12:11. Here Paul touches a theme mentioned to the Corinthian church after a long exposition concerning the future resurrection of the body, the putting on of immortality for eternity. Though that is not the subject here, maintaining zeal in service is, especially in the face of persecution or partisanship. He told the Corinthians, “Therefore, my dear brothers, stand firm. Let nothing move you. Always give yourselves fully to the work of the Lord, because you know that your labor in the Lord is not in vain” (1 Cor. 15:58).
12:12. While Paul refers to life in the church in verse 10 (referring to “brotherly love”), here is the first hint of persecution— Be. . . patient in affliction. Paul, no stranger to affliction for the sake of the gospel, stated a principle in Acts 14:22 which summarizes what he is beginning to share with the believers in Rome: “We must go through many hardships to enter the kingdom of God.” Only the believer who has made a decision to be a living sacrifice can maintain zeal and patience in affliction. Joy in hope was a theme in Romans 5:2, as was prayer in Romans 8:26-27. Once again we see Paul going back to the doctrinal part of his letter and making application for the present situation. The knowledge that the Holy Spirit is able to intercede through us in times of trouble can be a lifeline to the other side of the quagmire.

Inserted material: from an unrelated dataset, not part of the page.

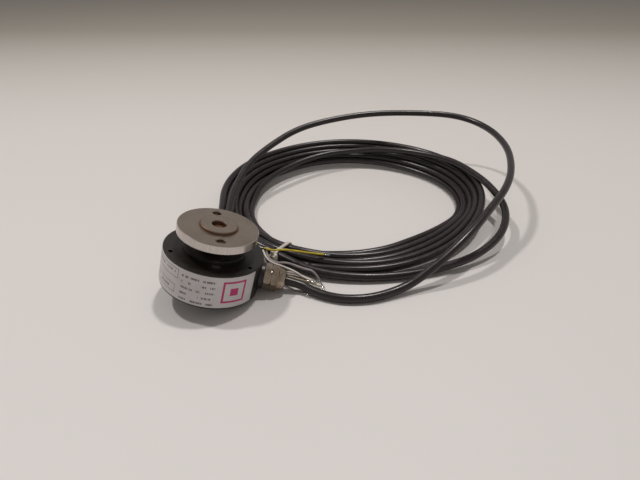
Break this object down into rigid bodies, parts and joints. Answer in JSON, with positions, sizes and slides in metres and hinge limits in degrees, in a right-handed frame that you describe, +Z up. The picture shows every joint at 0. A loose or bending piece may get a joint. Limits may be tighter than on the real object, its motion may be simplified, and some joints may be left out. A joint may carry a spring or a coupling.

12:13. Another evidence of a living sacrifice is a person who gives generously. Does sharing with God’s people who are in need, and the exhortation to practice hospitality, refer just to materially poor believers in Rome, or to those who have been made poor or destitute through persecution and affliction? Here is a good example of a practice that has been mentioned as a grace-gift in some believers’ lives—giving (v. 8) to meet the needs of others— being presented as a responsibility of the church at large. Certainly some believers have been gifted and resourced by God so as to be able to give more than others, but all believers have a responsibility to practice hospitality and meet the needs of God’s people.